James certainly seemed to have lived a violent life, but the most memorable – and disturbing - thing that my grandfather told me about him was this; if James was going to the pub or out for the day with family then he would wear his ‘ordinary cap’, but if went out of the house wearing his ‘working cap’ then my great-grandmother would stay awake and wait all night in the front window until he came home because she knew that there was going to be trouble. When I asked about the significance of the caps, my father explained that the ‘working cap’ had razor blades in the rim which came in handy if there was ever a fight. I remember this conversation well because I was not only shocked by the thought of slashing someone with razor blades, but my father is a very gentle man and not predisposed to glorifying violence so this was something that he would not normally have discussed with me at that age. But although James’ friends and their activities were both very violent, it was somehow acceptable to talk about them because they had ‘principals’- they had a strong family-like bond, they would ‘watch out for each other and each other’s families’ and they were very firmly ‘on our side’. I took some comfort in knowing that, as an Ingram, I would have enjoyed the same protection as my great-grandfather and grandfather and I would have been accepted into this extended family. (Interestingly, my auntie tells me that James’ death was quite a talking point. The story goes that a gypsy came into the Green Man pub and started reading palms. James paid her to read his palm, but she took one look at his hand, refused and left the pub straight away. James died only days afterwards).
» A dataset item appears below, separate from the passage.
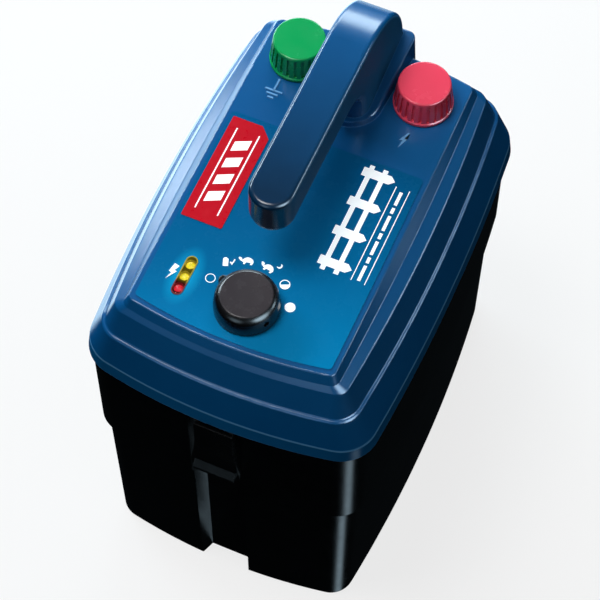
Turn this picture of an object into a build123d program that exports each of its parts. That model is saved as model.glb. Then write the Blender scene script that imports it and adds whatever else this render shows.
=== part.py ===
from build123d import *
import math
import os
from collections import namedtuple

# Battery fence energizer: a black battery box under a stepped blue lid. The lid carries the
# electronics, the selector, the two fence terminals and an open-fronted handle.
# Millimetres. +Z up, +X to the right, and the latch side faces -Y.
# The origin is the centre of the base's underside.

os.makedirs("parts", exist_ok=True)

# ------------------------------------------------------------------ driving sizes
DECK_Z = 226.5  # height of the flat control deck
STEP_Z = 109.5  # height of the ledge between the upper band and the lower walls
RIM_Z = DECK_Z - 50.3  # underside of the lid's rim
SHOULDER_Z = RIM_Z - 0.5  # top of the base's outer wall
LIP_TOP = SHOULDER_Z + 5.8  # top of the base's inner lip
LAND_Z = LIP_TOP + 2.5  # underside of the lid's seal land
LAND_THICK = 2.5
BASE_WALL = 2.6
FLOOR_THICK = 3.0
LID_WALL = 2.8
SKIN_DROP = 2.6  # thickness of the lid's level surfaces
DECK_UNDER = DECK_Z - SKIN_DROP

Outline = namedtuple("Outline", "z half_x half_y end_bow side_bow corner")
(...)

On the flip side of my family coin was my great-grandfather on my mother’s side: Sam Richards. Sam’s portrait hung in my grandparent’s front room for many years and he looked like a lovely man wearing a sharp business suit and a kindly smile. Sam was a boxer, book maker and freemason who owned a boxing ring in Selly Oak. Although he was deep in dodgy book-making dealings, he presented a more business-like front to his activities and he clearly had the police under his influence. The police would often tip him off before a raid and when passing on their regular beat they would bang on the wall of the house whenever he needed to clear the house (which most often involved sending my grandmother down to the bottom of the garden with the betting slips in her dolls pram). Sam made a great deal of money, he bought a lot of local property and he contributed to the community by buying shoes for the poor. He certainly didn’t hide the fact that business was very lucrative and he once caused a stir by buying my grandmother a silver handled umbrella (which she subsequently left on a bus).
|Sam Richards (centre)|
My mother recalls that the words ‘peaky blinders’ were banded around the household and she was aware that Sam mixed with other well-heeled groups and individuals who looked out for his business, but I had the feeling that the James Aloysious Ingrams of that world were on Sam Richard’s payroll rather than sat drinking with him in the pub. In fact it is a running family joke that my father’s family were on the rough-and-ready side of the Birmingham gangs, whereas my mother’s family were much more discreet with their dealings and ‘higher up the chain of command’.
I watched the first episode of Peaky Blinders with mixed emotions and expectations. I have portraits and photographs of James and Sam, I have general paraphernalia and memories from their lives and I grew up in a community in Birmingham that could be a violent place to live at times but it also valued strong historical links forged between gang-like families that looked out for each other. Things haven’t really changed much in that respect. Individuals come and go, but family ties and family names still carry a great deal of weight around here. And seeing my physical likeness in the photographs of James, things haven’t really changed that much within my own family either. So hearing about a TV series focusing on the blinders felt as though someone was making a documentary about a close friend or relative, which, in effect, I suppose was the case. A writer who was unfamiliar with the true spirit of these individuals could be tempted to ridicule the blinders and/or cast them as heartless gangsters. However I wasn’t disappointed, in fact a great deal of content made me smile because it cut very close to home. Pretty bang-on in some cases. I’m pleased that the series not only highlighted the brutal, frenetic violence that these men were predisposed towards, but it also addressed the strong allegiances between the gang members – particularly in the case of family ties - and by portraying the central characters as both hero and villain it gave the viewer the uneasy experience of both fearing and admiring them, which was the exact same uncomfortable feeling that I grappled with upon learning about the blinders as a child. Perhaps my – and my family’s - fondness for James, Sam and their friends is borne out of this realisation that although they were violent men who sailed on the wrong side of the law, they also had strong family values, they were loyal to those who were loyal to them and they would protect their friends and loved ones at all costs - values that most modern-day, law-abiding people would do well to heed.